The impact of a rock against the Moon during a total eclipse

The study of the impacts on the lunar surface allows to adjust the predictions of impacts on our planet

30/04/2019

Observers watching January’s total eclipse of the Moon saw a rare event, a short-lived flash as a meteorite hit the lunar surface. Spanish astronomers now think the space rock collided with the Moon at 61,000 kilometres an hour, excavating a crater 10 to 15 metres across. Prof Jose Maria Madiedo of the University of Huelva, and Dr Jose L. Ortiz of the Institute of Astrophysics of Andalusia, publish their results in a new paper in Monthly Notices of the Royal Astronomical Society.
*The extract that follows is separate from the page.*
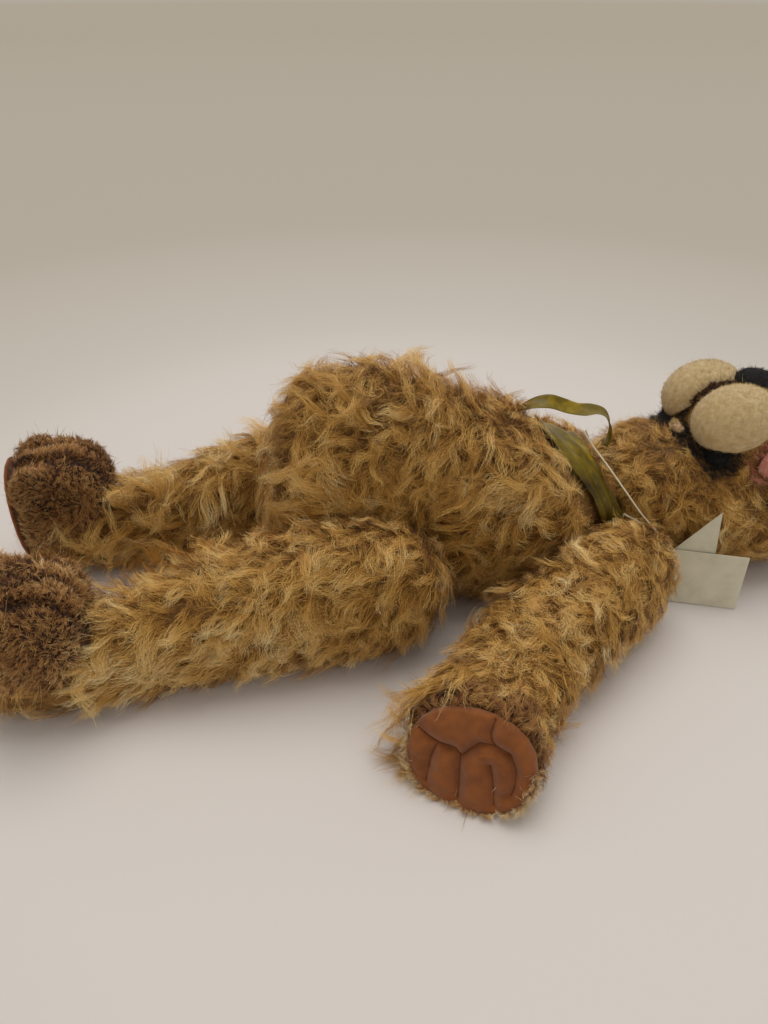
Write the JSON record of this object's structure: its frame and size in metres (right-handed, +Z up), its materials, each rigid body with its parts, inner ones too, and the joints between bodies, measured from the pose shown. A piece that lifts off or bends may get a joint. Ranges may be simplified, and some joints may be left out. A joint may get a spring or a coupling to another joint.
{
  "type": "jointed teddy bear",
  "caption": "Jointed mohair teddy bear lying on its back, with a felted muzzle, suede palms, plush feet, a neck ribbon and blank swing tags.",
  "frame": {"origin": "middle of the underside of the bear lying on its back", "axes": "+X from the feet to the head, +Y to the bear's right side, +Z up, out of its front"},
  "size_m": [0.5802, 0.4086, 0.1601],
  "materials": {
    "mohair": "curly pile",
    "filling": "matte",
    "fibreboard": "matte",
    "steel": "satin",
    "satin": "satin",
    "cotton_string": "matte",
    "card": "matte",
    "eye_black": "gloss",
    "black_felt": "felt",
    "pink_felt": "felt",
    "cream_felt": "felt",
    "brown_plush": "short pile",
    "suede": "suede"
  },
  "bodies": {
    "torso": {"body_skin": "mohair", "body_stuffing": "filling", "neck_body_disc": "fibreboard", "shoulder_body_discs": "fibreboard", "hip_body_discs": "fibreboard", "neck_ribbon": "satin", "ribbon_bow": "satin", "tag_string": "cotton_string", "tag_front_card": "card", "tag_back_card": "card"},
    "head": {"head_skin": "mohair", "head_stuffing": "filling", "left_ear": "mohair", "right_ear": "mohair", "left_eye": "eye_black", "right_eye": "eye_black", "eyelids": "cream_felt", "nose": "black_felt", "muzzle_left_pad": "cream_felt", "muzzle_right_pad": "cream_felt", "mouth_lining": "black_felt", "lower_lip": "cream_felt", "cheeks": "pink_felt", "neck_head_disc": "fibreboard", "neck_washers": "steel", "neck_bolt": "steel", "neck_nut": "steel"},
    "left_arm": {"left_arm_skin": "mohair", "left_arm_stuffing": "filling", "left_paw_back": "brown_plush", "left_palm": "suede", "left_arm_disc": "fibreboard", "left_arm_washers": "steel", "left_arm_bolt": "steel", "left_arm_nut": "steel"},
    "right_arm": {"right_arm_skin": "mohair", "right_arm_stuffing": "filling", "right_paw_back": "brown_plush", "right_palm": "suede", "right_arm_disc": "fibreboard", "right_arm_washers": "steel", "right_arm_bolt": "steel", "right_arm_nut": "steel"},
    "left_leg": {"left_leg_skin": "mohair", "left_leg_stuffing": "filling", "left_foot": "brown_plush", "left_sole": "suede", "left_leg_disc": "fibreboard", "left_leg_washers": "steel", "left_leg_bolt": "steel", "left_leg_nut": "steel"},
    "right_leg": {"right_leg_skin": "mohair", "right_leg_stuffing": "filling", "right_foot": "brown_plush", "right_sole": "suede", "right_leg_disc": "fibreboard", "right_leg_washers": "steel", "right_leg_bolt": "steel", "right_leg_nut": "steel"}
  },
  "joints": [
    {"name": "neck_turn", "type": "hinge", "parent": "torso", "child": "head", "pos_m": [0.11615, 0, 0.054], "axis": [1, 0, 0], "range_deg": [-180, 40]},
    {"name": "left_shoulder", "type": "hinge", "parent": "torso", "child": "left_arm", "pos_m": [0.09115, -0.046, 0.042], "axis": [-0.4226, 0.9063, 0], "range_deg": [-40, 95]},
    {"name": "right_shoulder", "type": "hinge", "parent": "torso", "child": "right_arm", "pos_m": [0.09115, 0.046, 0.042], "axis": [0.4226, 0.9063, 0], "range_deg": [-40, 95]},
    {"name": "left_hip", "type": "hinge", "parent": "torso", "child": "left_leg", "pos_m": [-0.05885, -0.04, 0.046], "axis": [0, 1, 0], "range_deg": [-20, 90]},
    {"name": "right_hip", "type": "hinge", "parent": "torso", "child": "right_leg", "pos_m": [-0.05885, 0.04, 0.046], "axis": [0, 1, 0], "range_deg": [-20, 90]}
  ]
}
Total lunar eclipses take place when the Moon moves completely into the shadow of the Earth. The Moon takes on a red colour – the result of scattered sunlight refracted through the Earth’s atmosphere - but is much darker than normal. These spectacular events are regularly observed by astronomers and the wider public alike.

The most recent lunar eclipse took place on 21 January 2019. At 0441 GMT, just after the total phase of the eclipse began, a flash was seen on the lunar surface, bright enough to be seen with the naked eye.

Madiedo and Ortiz operate the Moon Impacts Detection and Analysis System (MIDAS), using eight telescopes in south of Spain to monitor the lunar surface. Video footage from MIDAS recorded the moment of impact. The impact flash lasted 0.28 seconds and is the first ever filmed during a lunar eclipse, despite a number of earlier attempts.

Unlike the Earth, the Moon has no atmosphere to protect it and so even small rocks can hit its surface. Since these impacts take place at huge speeds, the rocks are instantaneously vaporised at the impact site, producing an expanding plume of debris whose glow can be detected from our planet as short-duration flashes.

MIDAS telescopes observed the impact flash at multiple wavelengths (different colours of light), improving the analysis of the event. Madiedo and Ortiz conclude that the incoming rock had a mass of 45kg, measured 30 to 60 centimetres across, and hit the surface at 61,000 kilometres an hour. The impact site is close to the crater Lagrange H, near the west-south-west portion of the lunar limb.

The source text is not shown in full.